Они стали наперебой называть фамилии и припоминать, не видели ли этот портрет в статьях, посвященных соответствующей звезде.
— Глория Свенсон? — вопрошал Коттон Хоуз.
— Нет, я помню, как выглядела Глория Свенсон, — говорил Мейер. — Это точно не она.
— Долорес дель Рио? — продолжал Хоуз.
— Нет. Долорес дель Рио очень сексуальна, — сказал Карелла. — Кстати, я недавно видел картину с ее участием. Нет, это не она.
— А чем вам не нравится эта красотка? — спросил Мейер. — По-моему, она выглядит очень сексуально.
— Норма Талмадж? — говорил Хоуз.
— А кто такая Норма Талмадж? — поинтересовался Клинг.
— Уберите отсюда малолетних, — сказал Мейер.
— Нет, серьезно, кто такая Норма Талмадж?
— Может, Марион Девис?
— Нет, вряд ли, — пробормотал Карелла.
— А кто такая Марион Девис? — не унимался Клинг, и Мейер неодобрительно покачал головой.
— Джанет Грейнор? — продолжал свой перечень Хоуз.
— Нет.
— Пола Негри?
— Я знаю Полу Негри, — встрял Клинг. — Женщина-вамп.
— Нет, это была Теда Бара, — поправил его Мейер.
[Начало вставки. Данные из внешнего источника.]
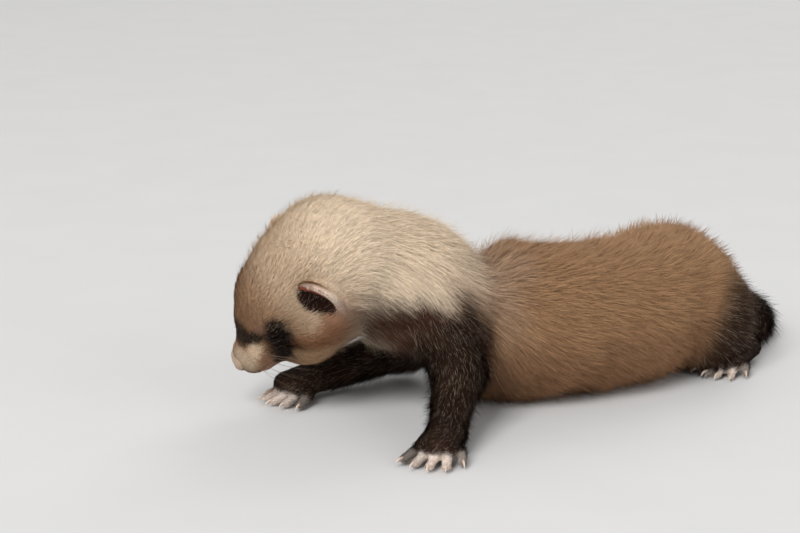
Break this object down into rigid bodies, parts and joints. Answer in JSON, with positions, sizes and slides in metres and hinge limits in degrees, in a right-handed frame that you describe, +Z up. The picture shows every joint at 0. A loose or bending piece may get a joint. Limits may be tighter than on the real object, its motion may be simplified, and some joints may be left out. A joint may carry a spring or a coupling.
{
  "type": "ferret kit",
  "caption": "Sleeping ferret kit at life size, lying on its belly with its neck arched, chin over one forepaw and tail tucked round.",
  "frame": {"origin": "on the floor, under the middle of the model's box", "axes": "+Z up, the head towards -X, the left side of the chest towards -Y"},
  "size_m": [0.178, 0.1722, 0.066],
  "materials": {
    "face_coat": "matt, short soft coat",
    "cream_coat": "matt, soft coat",
    "saddle_coat": "matt, soft coat with dark tips",
    "dark_coat": "short coat with a slight sheen",
    "ear_coat": "matt, thin pale hair over skin",
    "bare_skin": "smooth and slightly moist"
  },
  "bodies": {
    "root": {"head": "face_coat", "nose": "bare_skin", "ear_left": "ear_coat", "ear_right": "ear_coat", "neck": "cream_coat", "chest": "saddle_coat", "loin": "saddle_coat", "rump": "saddle_coat", "tail_base": "dark_coat", "tail_middle": "dark_coat", "tail_tip": "dark_coat", "upper_arm_left": "dark_coat", "forearm_left": "dark_coat", "forepaw_left": "dark_coat", "thigh_left": "dark_coat", "hind_foot_left": "dark_coat", "upper_arm_right": "dark_coat", "forearm_right": "dark_coat", "forepaw_right": "dark_coat", "thigh_right": "dark_coat", "hind_foot_right": "dark_coat"}
  },
  "joints": []
}
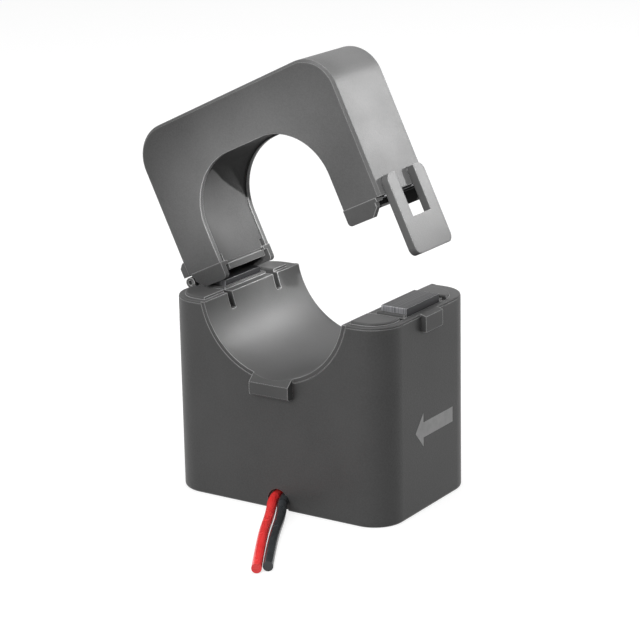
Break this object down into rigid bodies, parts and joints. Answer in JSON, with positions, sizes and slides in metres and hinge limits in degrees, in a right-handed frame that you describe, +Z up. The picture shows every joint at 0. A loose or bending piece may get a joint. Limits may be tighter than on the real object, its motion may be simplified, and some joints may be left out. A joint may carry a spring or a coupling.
{
  "type": "split-core current sensor",
  "caption": "Split-core current transformer with a cradle-shaped base, a hinged arch lid swung open, a spring latch clip and two loose leads.",
  "frame": {"origin": "centre of the flat foot under the base", "axes": "+Z up; +Y along the conductor opening, away from the side the leads leave; +X from the hinge towards the latch"},
  "size_m": [0.07, 0.072, 0.0979],
  "materials": {
    "housing": "fine matt moulded black-grey plastic",
    "housing_deck": "satin moulded dark grey plastic",
    "core_steel": "cut strip core, ground pole faces",
    "core_tape": "amber tape",
    "bobbin_nylon": "natural nylon",
    "winding_copper": "enamelled copper wire",
    "winding_tape": "yellow polyester tape",
    "pad_rubber": "soft black rubber",
    "tinned_pin": "tinned brass",
    "pin_steel": "bright drawn steel",
    "spring_steel": "blued spring strip",
    "lead_red": "soft PVC insulation",
    "lead_black": "soft PVC insulation"
  },
  "bodies": {
    "base": {"base_shell": "housing", "bore_saddle": "housing_deck", "base_core": "core_steel", "base_core_tape": "core_tape", "winding_bobbin": "bobbin_nylon", "secondary_winding": "winding_copper", "winding_tape": "winding_tape", "coil_rest_pads": "pad_rubber", "terminal_pin_red": "tinned_pin", "terminal_pin_black": "tinned_pin", "lead_clamp": "bobbin_nylon", "lead_red": "lead_red", "lead_black": "lead_black", "hinge_pin": "pin_steel"},
    "lid": {"lid_shell": "housing", "lid_liner": "housing_deck", "lid_core": "core_steel", "lid_core_tape": "core_tape", "core_leaf_spring": "spring_steel"},
    "latch": {"latch_clip": "housing"}
  },
  "joints": [
    {"name": "lid_hinge", "type": "hinge", "parent": "base", "child": "lid", "pos_m": [-0.028, 0, 0.04525], "axis": [0, -1, 0], "range_deg": [-25.4, 64.6]},
    {"name": "latch_flex", "type": "hinge", "parent": "lid", "child": "latch", "pos_m": [0.02081, 0, 0.07313], "axis": [0, -1, 0], "range_deg": [0, 10], "stiffness_Nm_per_rad": 0.1}
  ]
}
— Правда? — удивился Клинг.
— Долорес Костелло?
— Нет.
— Мей Марри?
— Вряд ли.
Зазвонил телефон. Хоуз снял трубку.
— Восемьдесят седьмой участок, детектив Хоуз. Так, так. Минуточку. Наверное, вам надо поговорить с Кареллой. — Он протянул трубку Стиву со словами: — Лаборатория. У них появилось заключение по твоей туфле.
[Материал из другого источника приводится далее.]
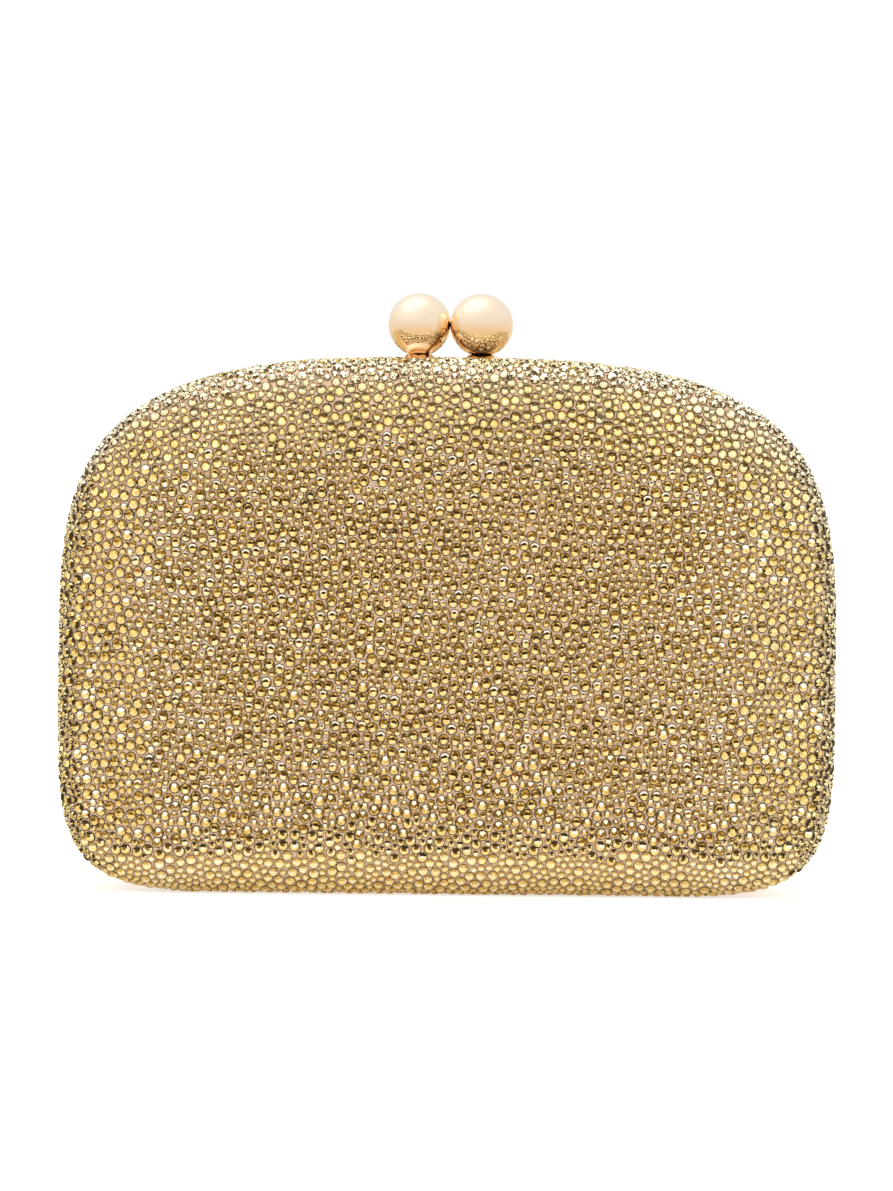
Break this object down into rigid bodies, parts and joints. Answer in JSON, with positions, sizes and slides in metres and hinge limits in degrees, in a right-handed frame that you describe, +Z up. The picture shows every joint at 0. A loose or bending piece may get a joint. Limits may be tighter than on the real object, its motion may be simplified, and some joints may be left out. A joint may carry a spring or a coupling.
{
  "type": "clutch",
  "caption": "Hard pillow-shaped evening clutch covered in small golden crystals, hinged along its base and closed by a ball kiss-lock.",
  "frame": {"origin": "centre of the base, on the surface that the clutch stands on", "axes": "+X across the width, to the right seen from the front; -Y out of the front face; +Z up to the kiss-lock"},
  "size_m": [0.1776, 0.05, 0.1369],
  "materials": {
    "crystal_suede": "satin",
    "moulded_shell": "matte",
    "lining_leather": "matte",
    "plated_brass": "satin",
    "polished_gold": "polished",
    "plated_steel": "satin"
  },
  "bodies": {
    "rear_half": {"rear_frame": "plated_brass", "rear_crystal_cover": "crystal_suede", "rear_shell": "moulded_shell", "rear_lining": "lining_leather", "rear_hinge_leaf": "plated_brass", "rear_leaf_rivet_1": "plated_steel", "rear_leaf_rivet_2": "plated_steel", "rear_leaf_rivet_3": "plated_steel", "hinge_pin": "plated_steel", "rear_pocket": "lining_leather", "pocket_welt": "lining_leather", "left_gusset": "lining_leather", "right_gusset": "lining_leather"},
    "front_half": {"front_frame": "plated_brass", "front_crystal_cover": "crystal_suede", "front_shell": "moulded_shell", "front_lining": "lining_leather", "front_hinge_leaf": "plated_brass", "front_leaf_rivet_1": "plated_steel", "front_leaf_rivet_2": "plated_steel", "front_leaf_rivet_3": "plated_steel"},
    "left_knob": {"left_ball": "polished_gold", "left_ball_nut": "plated_steel"},
    "right_knob": {"right_ball": "polished_gold", "right_ball_nut": "plated_steel"}
  },
  "joints": [
    {"name": "lid_hinge", "type": "hinge", "parent": "rear_half", "child": "front_half", "pos_m": [0, 0, 0.00165], "axis": [1, 0, 0], "range_deg": [0, 50], "deforming": ["left_gusset", "right_gusset"]},
    {"name": "left_ball_give", "type": "hinge", "parent": "front_half", "child": "left_knob", "pos_m": [-0.0071, -0.00165, 0.1186], "axis": [0, -1, 0], "range_deg": [0, 3], "stiffness_Nm_per_rad": 2},
    {"name": "right_ball_give", "type": "hinge", "parent": "rear_half", "child": "right_knob", "pos_m": [0.0071, 0.00165, 0.1186], "axis": [0, 1, 0], "range_deg": [0, 3], "stiffness_Nm_per_rad": 2}
  ]
}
Через витрину магазина Эллиота Карелла увидел его в обществе двух мотоциклистов. Один из байкеров был Янк, здоровенный детина, с которым он потолковал накануне. Тогда Янк восседал на стуле и курил сигару, а теперь расхаживал по магазину, разглядывая статуэтки и не обращая на Эллиота никакого внимания. Зато его приятель грозил пальцем хозяину, словно прокурор из третьеразрядного детективного фильма. Эллиот, опершись на костыли и подавшись вперед, с серьезным видом, слушал, что ему говорит молодой человек, и время от времени кивал. Затем второй мотоциклист оставил Эллиота в покое, похлопал по плечу Янка и двинулся к выходу. Карелла поспешил укрыться в соседнем подъезде. Когда они проходили мимо, Карелла смог рассмотреть приятеля Янка — это был коренастый невысокий парень с изрытым оспой лицом и шаткой походкой матроса. На его куртке белело имя Окс. Он что-то сказал Янку, и тот расхохотался.